Geochemical investigation of geothermal power potential exploration of hot springs in South-western Tanzania

Abstract

Geochemical investigation of the power potential of Songwe geothermal prospect in south-western Tanzania within the East African Rift Valley was carried out. The thermal geochemistry was studied by collecting and analysing samples from 14 hotsprings. The maximum discharge of thermal water occurs at the northern part of the prospect, at the bottom of a travertine cliff, 35 km above River Songwe level, at a rate of 26 kg/s (T = 80°C, pH = 6.7). The southern springs are discharging between 30 to 50 m above river level. Degassed thermal water (CO2 and H2S) discharges at the river level and cause an increase of about 0.2 to 2°C above the ambient river water temperature (25°C in November), with a maximum spring temperature of 81°C (pH = 6.9). The lowest is Bwana Hutu (3 to 5 m above river level) thermal area where springs are degassing carbon dioxide gas with maximum temperature of 81°C (pH = 7.6). All springs in Songwe are depositing travertine except one spring degassing at (46.7°C, pH = 6.8). The total discharge rate of thermal fluid is between 45 to 75 kg/s with a median temperature of 60.5°C, and an estimated heat transfer of 10 MW. The results showed that the waters are of sodium-bicarbonate type, formed by steam heating below water table at the periphery of a geothermal system. The low predicted subsurface temperature of maximum 152°C (SiO2 no steam loss geothermometer), compared to the earlier prediction of 270°C (unknown geothermometer) is due to great dilution of the deep fluid by percolating rainwater and encroaching ground water (July).
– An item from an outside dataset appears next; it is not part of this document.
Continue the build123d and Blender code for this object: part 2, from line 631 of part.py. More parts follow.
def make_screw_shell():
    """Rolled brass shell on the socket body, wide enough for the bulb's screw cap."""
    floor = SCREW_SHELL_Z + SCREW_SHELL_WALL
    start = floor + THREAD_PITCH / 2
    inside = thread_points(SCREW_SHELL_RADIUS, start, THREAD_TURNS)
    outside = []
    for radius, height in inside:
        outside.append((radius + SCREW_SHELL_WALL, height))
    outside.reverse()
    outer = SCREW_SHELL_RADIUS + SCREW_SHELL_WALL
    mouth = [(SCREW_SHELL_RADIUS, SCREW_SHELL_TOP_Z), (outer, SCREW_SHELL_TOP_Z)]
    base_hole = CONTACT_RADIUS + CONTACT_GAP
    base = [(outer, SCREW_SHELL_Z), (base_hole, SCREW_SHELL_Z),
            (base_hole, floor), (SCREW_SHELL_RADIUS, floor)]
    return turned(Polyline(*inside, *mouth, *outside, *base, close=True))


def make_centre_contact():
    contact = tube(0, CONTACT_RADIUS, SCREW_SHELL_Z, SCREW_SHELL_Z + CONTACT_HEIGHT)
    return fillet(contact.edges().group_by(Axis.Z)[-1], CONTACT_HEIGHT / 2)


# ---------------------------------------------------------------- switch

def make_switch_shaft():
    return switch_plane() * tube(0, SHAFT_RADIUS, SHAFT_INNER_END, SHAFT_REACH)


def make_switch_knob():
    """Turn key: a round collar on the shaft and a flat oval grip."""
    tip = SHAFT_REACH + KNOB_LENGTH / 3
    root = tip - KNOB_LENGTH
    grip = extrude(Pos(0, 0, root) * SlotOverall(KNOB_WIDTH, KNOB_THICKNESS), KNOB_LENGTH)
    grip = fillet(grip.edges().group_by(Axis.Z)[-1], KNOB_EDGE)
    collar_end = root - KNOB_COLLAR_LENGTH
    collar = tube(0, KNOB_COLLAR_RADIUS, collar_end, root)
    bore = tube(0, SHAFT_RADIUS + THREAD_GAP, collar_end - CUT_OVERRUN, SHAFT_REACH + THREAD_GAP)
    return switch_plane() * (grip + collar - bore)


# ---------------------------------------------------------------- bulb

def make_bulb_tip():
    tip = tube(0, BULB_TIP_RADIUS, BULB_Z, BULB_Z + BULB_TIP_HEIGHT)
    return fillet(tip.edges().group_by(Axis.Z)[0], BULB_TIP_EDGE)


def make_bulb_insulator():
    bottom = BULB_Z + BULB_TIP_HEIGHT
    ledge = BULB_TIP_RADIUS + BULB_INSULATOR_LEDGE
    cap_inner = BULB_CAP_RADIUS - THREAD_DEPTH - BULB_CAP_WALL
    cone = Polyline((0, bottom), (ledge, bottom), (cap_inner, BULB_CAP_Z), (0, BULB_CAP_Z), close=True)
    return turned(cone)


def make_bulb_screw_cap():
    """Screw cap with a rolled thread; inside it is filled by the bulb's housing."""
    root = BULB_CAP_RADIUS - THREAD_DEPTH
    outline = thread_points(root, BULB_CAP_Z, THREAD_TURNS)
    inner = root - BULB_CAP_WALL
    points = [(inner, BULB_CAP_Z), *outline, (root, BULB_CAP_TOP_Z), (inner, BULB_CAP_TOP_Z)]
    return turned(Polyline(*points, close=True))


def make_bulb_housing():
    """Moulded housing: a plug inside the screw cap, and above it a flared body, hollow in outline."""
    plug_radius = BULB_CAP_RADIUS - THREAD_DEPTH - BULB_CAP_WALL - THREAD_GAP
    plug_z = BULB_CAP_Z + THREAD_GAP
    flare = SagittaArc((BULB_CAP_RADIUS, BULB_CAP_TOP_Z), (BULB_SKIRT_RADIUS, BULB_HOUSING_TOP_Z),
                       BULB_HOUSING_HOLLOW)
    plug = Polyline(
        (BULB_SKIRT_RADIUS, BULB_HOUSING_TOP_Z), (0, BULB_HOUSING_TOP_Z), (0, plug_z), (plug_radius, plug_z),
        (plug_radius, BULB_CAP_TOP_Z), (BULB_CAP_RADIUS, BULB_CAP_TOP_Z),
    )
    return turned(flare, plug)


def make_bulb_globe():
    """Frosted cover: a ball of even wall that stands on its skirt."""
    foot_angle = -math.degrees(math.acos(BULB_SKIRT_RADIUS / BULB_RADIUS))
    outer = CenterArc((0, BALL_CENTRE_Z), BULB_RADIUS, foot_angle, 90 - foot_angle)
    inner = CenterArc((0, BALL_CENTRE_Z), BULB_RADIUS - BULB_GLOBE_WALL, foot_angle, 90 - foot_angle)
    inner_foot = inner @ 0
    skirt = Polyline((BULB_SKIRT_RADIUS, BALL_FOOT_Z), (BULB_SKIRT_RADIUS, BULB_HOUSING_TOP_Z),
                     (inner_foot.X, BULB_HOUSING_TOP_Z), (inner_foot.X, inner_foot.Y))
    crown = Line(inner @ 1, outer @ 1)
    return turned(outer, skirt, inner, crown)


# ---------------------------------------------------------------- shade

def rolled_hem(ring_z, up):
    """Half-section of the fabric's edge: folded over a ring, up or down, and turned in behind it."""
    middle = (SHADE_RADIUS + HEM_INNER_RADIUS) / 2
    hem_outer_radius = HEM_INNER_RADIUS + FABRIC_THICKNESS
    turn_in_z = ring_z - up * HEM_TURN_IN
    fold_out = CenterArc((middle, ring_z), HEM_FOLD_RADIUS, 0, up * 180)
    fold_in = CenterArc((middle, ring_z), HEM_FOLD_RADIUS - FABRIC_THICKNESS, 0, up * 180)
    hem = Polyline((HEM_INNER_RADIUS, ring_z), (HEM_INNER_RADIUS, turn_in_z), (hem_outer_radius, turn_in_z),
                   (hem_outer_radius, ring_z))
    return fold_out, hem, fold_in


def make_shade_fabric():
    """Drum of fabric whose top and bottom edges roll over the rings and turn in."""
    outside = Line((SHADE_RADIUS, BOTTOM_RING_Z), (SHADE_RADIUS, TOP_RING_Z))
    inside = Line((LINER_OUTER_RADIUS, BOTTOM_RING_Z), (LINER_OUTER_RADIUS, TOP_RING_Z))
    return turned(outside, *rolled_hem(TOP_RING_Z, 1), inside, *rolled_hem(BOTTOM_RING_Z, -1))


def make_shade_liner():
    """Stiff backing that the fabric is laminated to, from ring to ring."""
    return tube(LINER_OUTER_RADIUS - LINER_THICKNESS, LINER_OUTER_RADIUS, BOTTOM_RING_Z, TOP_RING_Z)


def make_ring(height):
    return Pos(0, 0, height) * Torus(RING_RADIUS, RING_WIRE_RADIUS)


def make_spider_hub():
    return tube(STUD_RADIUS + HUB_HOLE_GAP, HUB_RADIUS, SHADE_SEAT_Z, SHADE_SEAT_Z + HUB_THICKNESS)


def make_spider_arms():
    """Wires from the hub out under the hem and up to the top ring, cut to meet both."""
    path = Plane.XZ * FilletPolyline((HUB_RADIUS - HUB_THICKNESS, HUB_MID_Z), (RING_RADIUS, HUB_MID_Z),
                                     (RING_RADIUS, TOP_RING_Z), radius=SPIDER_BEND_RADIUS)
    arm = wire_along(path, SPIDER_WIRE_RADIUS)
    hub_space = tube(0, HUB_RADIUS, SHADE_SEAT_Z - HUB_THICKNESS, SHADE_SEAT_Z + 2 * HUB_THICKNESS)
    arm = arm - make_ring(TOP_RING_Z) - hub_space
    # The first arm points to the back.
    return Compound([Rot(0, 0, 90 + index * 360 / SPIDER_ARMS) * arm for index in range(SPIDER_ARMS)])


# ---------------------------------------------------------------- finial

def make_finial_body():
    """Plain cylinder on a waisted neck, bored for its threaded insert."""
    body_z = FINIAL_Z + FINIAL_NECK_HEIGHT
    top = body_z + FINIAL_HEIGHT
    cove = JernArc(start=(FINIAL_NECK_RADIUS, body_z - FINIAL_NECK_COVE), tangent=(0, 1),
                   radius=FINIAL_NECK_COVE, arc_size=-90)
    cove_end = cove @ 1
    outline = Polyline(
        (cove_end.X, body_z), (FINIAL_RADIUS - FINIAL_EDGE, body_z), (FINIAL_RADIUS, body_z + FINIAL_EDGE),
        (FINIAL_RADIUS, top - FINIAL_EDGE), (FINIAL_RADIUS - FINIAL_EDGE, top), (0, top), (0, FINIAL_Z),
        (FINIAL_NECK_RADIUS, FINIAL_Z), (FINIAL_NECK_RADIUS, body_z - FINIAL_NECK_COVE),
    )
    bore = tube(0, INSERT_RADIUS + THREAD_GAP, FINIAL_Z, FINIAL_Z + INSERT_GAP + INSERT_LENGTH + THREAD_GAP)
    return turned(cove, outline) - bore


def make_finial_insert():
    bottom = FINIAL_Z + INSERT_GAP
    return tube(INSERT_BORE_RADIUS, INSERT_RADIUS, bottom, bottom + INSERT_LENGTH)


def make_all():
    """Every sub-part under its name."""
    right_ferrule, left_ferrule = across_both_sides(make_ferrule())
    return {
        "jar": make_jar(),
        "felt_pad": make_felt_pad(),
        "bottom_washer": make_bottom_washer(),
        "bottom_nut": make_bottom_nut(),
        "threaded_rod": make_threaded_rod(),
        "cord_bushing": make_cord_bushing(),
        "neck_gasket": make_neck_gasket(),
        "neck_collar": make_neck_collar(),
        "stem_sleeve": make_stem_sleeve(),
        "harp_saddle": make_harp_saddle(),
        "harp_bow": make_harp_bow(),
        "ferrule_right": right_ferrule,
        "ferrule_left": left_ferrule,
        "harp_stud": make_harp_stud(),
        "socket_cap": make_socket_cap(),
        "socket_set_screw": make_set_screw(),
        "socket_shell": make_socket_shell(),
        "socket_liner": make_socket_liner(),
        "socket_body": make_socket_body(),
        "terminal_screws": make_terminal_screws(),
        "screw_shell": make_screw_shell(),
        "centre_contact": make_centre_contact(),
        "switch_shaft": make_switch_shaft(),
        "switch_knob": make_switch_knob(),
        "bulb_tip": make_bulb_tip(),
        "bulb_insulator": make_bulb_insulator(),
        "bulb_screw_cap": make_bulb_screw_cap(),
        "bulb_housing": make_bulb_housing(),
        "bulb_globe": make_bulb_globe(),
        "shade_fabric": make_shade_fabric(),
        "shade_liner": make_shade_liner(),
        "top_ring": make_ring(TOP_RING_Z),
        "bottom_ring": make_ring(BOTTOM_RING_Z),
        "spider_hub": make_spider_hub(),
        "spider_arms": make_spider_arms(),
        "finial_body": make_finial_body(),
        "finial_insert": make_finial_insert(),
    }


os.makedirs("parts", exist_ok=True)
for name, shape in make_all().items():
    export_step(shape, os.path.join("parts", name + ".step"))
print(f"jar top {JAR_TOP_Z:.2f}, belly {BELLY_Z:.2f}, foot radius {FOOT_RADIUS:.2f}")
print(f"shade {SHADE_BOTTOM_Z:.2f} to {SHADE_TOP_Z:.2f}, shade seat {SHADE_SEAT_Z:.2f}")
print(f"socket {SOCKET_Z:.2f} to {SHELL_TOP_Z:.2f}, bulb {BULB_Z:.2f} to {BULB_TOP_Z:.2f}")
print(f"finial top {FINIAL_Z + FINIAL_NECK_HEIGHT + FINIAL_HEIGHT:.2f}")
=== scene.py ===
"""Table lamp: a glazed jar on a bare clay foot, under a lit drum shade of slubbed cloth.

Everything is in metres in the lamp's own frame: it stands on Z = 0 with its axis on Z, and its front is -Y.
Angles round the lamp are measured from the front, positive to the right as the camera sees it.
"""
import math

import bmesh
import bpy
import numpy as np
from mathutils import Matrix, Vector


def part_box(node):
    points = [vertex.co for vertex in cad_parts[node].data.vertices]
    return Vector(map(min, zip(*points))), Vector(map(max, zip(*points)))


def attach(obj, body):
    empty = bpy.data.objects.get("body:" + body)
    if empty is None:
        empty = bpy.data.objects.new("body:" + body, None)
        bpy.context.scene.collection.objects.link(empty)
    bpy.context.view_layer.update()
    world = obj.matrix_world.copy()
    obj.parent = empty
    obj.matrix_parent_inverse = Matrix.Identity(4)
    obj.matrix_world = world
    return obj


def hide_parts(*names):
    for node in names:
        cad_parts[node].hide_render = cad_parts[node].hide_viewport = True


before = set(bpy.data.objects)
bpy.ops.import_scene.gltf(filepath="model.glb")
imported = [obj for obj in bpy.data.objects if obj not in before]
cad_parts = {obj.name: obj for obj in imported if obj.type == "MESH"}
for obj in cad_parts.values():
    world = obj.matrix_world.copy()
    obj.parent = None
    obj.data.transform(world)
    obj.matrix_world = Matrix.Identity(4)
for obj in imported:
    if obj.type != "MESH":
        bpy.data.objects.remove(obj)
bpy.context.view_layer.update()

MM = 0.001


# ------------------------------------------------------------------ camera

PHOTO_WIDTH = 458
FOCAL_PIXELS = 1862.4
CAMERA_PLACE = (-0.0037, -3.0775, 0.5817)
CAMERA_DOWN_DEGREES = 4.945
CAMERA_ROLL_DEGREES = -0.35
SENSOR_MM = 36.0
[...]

This was indicated by high magnesium concentration in the samples of over 8 mg/l compared to deep fluid magnesium level of less than 1 mg/l and also by the chloride-enthalpy plot in which most of the data plotted along the dilution line. The total usable power potential is estimated to be 107 MWe. Key words: Geochemistry, geothermometer, Mbeya prospect, geothermal power potential.